Apesar de discordarem fundamentalmente do nosso paradigma “racialista ortodoxo” (achavam que éramos todos negros), aceitaram o artigo, com a “sugestão” de excluir algumas das afirmações mais pesadas, que acatamos, porque, caso contrário, o trabalho não seria publicado. Na universidade em que desenvolvemos a pesquisa, 22 dos 25 programas de pós-graduação não eram simplesmente contra as ações afirmativas – divertiam-se em fazer piadinhas racistas infames.

A mídia impressa, apesar de reconhecer a existência de desigualdades raciais no Brasil, era contra a implantação das ações afirmativas. Frente às políticas concretas direcionadas a alterar o quadro de desigualdade racial reinante no país, a convivência cordial com um sistema racial injusto parecia preferível a qualquer mudança nas relações de poder em vigor. Nos editoriais, a imprensa argumentava que era “contra as cotas raciais por motivos filosóficos e práticos”.

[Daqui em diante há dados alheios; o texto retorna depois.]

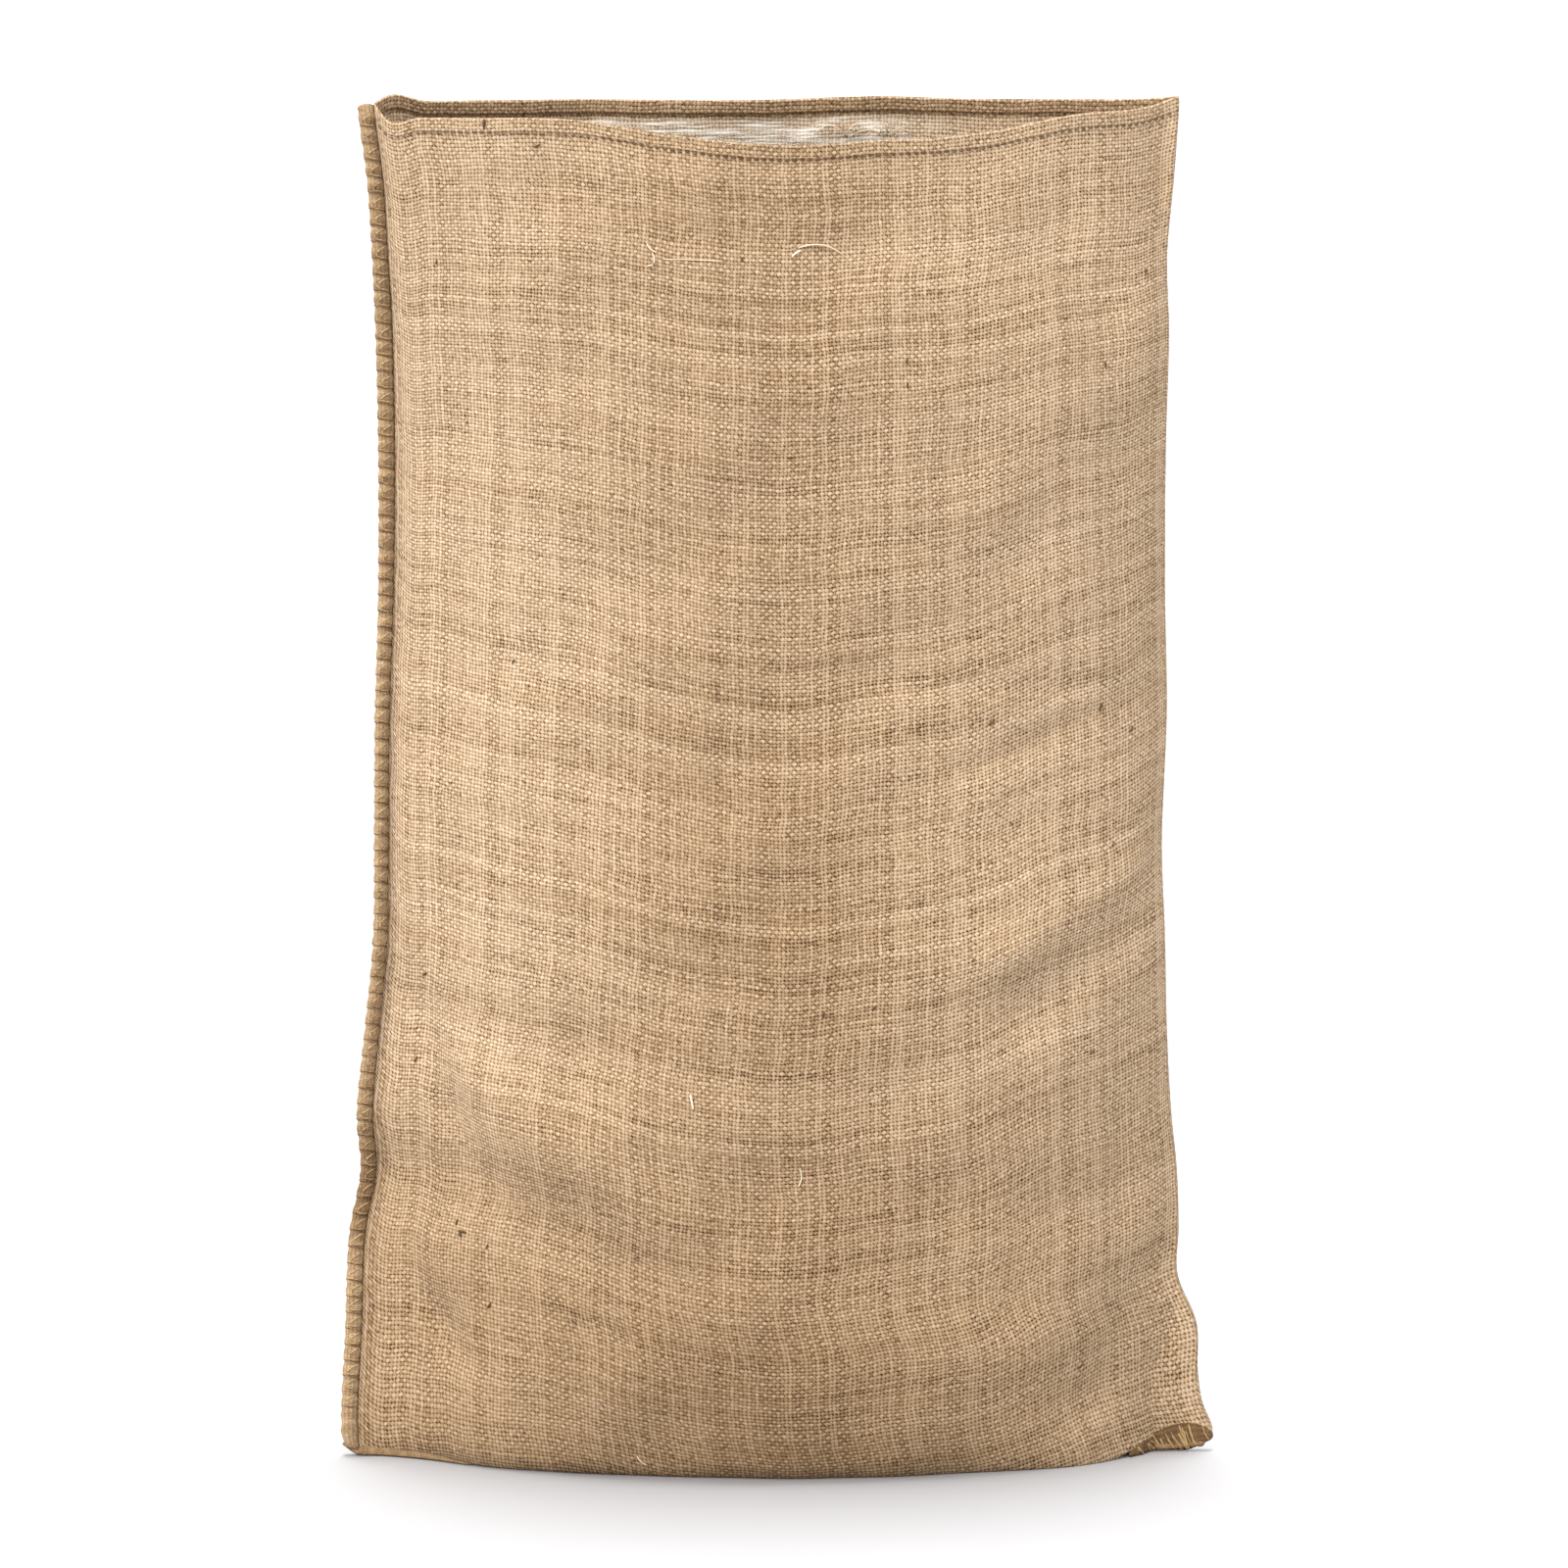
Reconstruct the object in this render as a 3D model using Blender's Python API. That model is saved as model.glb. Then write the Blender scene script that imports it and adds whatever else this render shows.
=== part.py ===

Afirmava que “todos os cidadãos devem ser tratados de forma igual”; que “não é tão simples definir, especialmente num país miscigenado como o Brasil, quem é e quem não é negro”; sugeria “substituir cotas raciais por cotas econômicas”; e, por fim, considerava que “corre-se o risco de afetar a qualidade da instituição universitária”. Danuza Leão, em texto publicado em 11 de abril de 2004, no jornal Folha de S. Paulo, declarou que é impossível definir quem é e quem não é negro no Brasil, exaltou os negros lindos de pele brilhante e disse que “um branquinho pobre, feioso, com um cabelinho ruim e a pele de um cinza meio embaçado, não vai achar a menor graça em se declarar negro”.

É com grande alegria que hoje vejo as universidades brasileiras começarem a assumir a cara do país. Evidentemente, estou me referindo ao corpo discente, porque ainda vai levar algum tempo para a fotografia do coletivo do corpo docente ser revelada em branco e preto.

E o Corinthians, o que tem a ver com isso? Em novembro de 2025, o Núcleo de Estudos do Corinthians – NECO reinaugurou o Museu do Povo, que conta A História Preta do Corinthians, com um megaevento que, em clima de festa, colocou em pauta o enfrentamento ao racismo no país. Vai Corinthians!